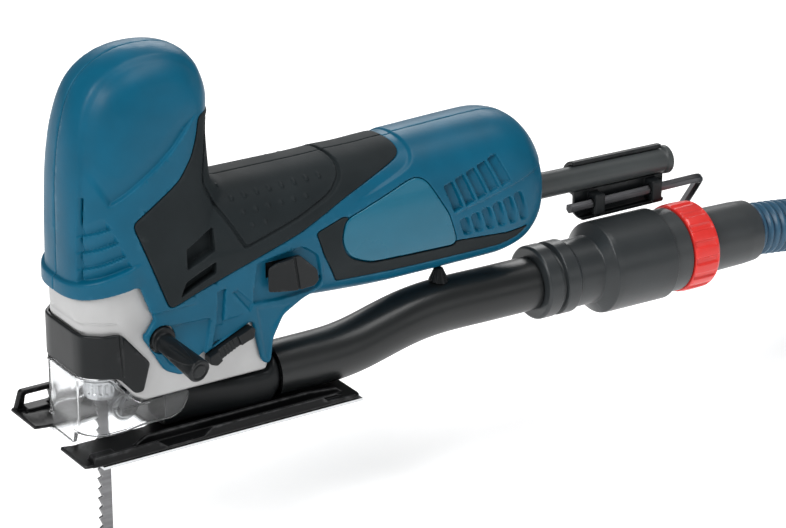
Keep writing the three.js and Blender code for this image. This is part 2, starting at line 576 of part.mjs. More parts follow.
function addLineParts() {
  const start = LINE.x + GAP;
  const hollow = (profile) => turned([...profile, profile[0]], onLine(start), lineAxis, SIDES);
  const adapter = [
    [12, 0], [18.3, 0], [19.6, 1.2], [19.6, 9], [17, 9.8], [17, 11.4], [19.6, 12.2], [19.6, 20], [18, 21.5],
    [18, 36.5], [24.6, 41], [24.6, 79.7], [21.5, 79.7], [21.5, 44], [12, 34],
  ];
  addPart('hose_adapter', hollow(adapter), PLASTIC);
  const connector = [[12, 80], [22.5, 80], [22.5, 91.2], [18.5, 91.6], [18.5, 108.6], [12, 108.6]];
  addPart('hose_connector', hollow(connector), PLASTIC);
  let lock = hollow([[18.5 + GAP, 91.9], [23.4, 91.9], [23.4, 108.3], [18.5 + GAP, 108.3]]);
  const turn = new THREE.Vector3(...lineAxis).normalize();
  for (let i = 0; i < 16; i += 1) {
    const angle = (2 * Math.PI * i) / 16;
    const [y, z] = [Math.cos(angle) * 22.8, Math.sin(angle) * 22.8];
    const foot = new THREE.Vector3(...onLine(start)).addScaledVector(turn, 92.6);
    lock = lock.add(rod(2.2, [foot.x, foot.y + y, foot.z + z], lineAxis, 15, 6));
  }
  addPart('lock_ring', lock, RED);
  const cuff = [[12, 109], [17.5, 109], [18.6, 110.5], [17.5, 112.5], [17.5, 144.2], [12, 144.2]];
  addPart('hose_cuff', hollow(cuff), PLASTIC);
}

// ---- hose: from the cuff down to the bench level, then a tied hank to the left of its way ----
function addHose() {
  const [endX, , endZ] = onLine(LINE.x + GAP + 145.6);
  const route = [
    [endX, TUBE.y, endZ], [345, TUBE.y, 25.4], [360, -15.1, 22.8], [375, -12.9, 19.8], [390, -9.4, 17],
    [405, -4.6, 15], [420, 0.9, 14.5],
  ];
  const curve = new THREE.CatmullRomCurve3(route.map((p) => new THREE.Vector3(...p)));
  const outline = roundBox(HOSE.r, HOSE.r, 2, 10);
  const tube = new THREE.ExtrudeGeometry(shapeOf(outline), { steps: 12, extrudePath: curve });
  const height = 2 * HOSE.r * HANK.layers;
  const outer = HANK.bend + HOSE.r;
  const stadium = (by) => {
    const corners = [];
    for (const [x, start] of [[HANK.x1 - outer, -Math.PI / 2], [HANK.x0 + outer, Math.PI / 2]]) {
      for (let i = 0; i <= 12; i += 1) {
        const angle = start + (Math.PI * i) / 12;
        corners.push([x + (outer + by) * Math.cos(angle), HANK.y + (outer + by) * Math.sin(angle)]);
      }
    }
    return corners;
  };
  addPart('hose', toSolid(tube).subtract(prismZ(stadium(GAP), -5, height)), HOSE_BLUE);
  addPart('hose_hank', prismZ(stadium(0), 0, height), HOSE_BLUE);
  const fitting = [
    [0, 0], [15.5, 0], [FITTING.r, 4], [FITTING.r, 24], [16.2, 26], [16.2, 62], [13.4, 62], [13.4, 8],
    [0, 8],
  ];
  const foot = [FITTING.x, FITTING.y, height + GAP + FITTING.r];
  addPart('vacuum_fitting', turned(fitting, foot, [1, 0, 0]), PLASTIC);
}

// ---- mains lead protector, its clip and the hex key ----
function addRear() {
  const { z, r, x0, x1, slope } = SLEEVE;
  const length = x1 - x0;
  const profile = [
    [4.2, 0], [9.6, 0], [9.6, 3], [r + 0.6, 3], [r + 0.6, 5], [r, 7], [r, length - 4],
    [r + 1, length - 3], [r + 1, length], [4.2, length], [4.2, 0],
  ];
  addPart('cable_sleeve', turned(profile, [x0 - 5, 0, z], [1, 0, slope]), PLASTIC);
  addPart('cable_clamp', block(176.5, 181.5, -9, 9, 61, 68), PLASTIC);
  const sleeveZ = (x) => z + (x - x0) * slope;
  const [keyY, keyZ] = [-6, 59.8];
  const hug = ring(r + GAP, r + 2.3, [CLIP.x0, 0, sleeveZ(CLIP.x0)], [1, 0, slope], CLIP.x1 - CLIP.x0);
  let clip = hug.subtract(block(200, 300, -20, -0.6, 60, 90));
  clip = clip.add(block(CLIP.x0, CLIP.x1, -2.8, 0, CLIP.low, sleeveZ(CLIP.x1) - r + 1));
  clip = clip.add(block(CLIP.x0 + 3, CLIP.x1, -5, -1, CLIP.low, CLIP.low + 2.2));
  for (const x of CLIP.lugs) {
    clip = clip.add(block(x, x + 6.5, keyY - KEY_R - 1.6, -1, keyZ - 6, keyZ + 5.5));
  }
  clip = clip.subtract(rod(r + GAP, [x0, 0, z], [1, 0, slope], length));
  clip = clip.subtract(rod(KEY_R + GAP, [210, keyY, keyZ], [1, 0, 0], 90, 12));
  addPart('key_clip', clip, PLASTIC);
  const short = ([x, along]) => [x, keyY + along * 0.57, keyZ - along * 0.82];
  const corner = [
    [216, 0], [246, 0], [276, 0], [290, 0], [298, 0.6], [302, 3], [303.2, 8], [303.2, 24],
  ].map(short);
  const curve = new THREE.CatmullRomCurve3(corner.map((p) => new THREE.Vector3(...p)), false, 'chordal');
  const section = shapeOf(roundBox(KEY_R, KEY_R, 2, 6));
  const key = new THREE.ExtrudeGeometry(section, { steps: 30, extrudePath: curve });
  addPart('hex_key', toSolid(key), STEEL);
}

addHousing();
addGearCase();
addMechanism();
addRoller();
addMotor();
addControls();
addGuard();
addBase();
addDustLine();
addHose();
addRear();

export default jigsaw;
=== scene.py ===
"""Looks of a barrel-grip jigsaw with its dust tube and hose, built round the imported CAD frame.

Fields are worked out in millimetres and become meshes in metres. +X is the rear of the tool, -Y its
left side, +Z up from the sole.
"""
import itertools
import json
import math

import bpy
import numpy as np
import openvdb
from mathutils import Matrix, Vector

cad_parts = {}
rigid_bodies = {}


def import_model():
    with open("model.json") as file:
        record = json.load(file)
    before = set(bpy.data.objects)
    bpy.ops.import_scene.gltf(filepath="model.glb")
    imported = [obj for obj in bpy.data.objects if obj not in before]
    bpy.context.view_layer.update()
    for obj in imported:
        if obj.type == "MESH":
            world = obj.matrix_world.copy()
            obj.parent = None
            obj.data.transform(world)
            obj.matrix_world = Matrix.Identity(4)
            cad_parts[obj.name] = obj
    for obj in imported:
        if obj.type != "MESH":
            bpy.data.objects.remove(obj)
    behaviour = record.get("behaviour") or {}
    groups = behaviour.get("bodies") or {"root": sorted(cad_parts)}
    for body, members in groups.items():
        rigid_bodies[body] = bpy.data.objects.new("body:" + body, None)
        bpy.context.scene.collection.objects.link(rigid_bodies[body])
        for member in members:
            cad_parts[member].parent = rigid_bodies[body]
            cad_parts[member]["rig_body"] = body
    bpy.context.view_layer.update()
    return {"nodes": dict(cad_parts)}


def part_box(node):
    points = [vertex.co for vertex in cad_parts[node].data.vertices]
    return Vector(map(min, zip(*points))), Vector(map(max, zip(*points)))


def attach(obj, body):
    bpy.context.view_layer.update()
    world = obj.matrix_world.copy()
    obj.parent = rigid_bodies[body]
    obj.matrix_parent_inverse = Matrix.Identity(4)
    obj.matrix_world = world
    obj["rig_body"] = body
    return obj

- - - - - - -

In the listing above, find the line with "addHousing();" and the line with "bpy.data.objects.remove(obj)". Output those two lines and every line between them, exactly as written.

addHousing();
addGearCase();
addMechanism();
addRoller();
addMotor();
addControls();
addGuard();
addBase();
addDustLine();
addHose();
addRear();

export default jigsaw;
=== scene.py ===
"""Looks of a barrel-grip jigsaw with its dust tube and hose, built round the imported CAD frame.

Fields are worked out in millimetres and become meshes in metres. +X is the rear of the tool, -Y its
left side, +Z up from the sole.
"""
import itertools
import json
import math

import bpy
import numpy as np
import openvdb
from mathutils import Matrix, Vector

cad_parts = {}
rigid_bodies = {}


def import_model():
    with open("model.json") as file:
        record = json.load(file)
    before = set(bpy.data.objects)
    bpy.ops.import_scene.gltf(filepath="model.glb")
    imported = [obj for obj in bpy.data.objects if obj not in before]
    bpy.context.view_layer.update()
    for obj in imported:
        if obj.type == "MESH":
            world = obj.matrix_world.copy()
            obj.parent = None
            obj.data.transform(world)
            obj.matrix_world = Matrix.Identity(4)
            cad_parts[obj.name] = obj
    for obj in imported:
        if obj.type != "MESH":
            bpy.data.objects.remove(obj)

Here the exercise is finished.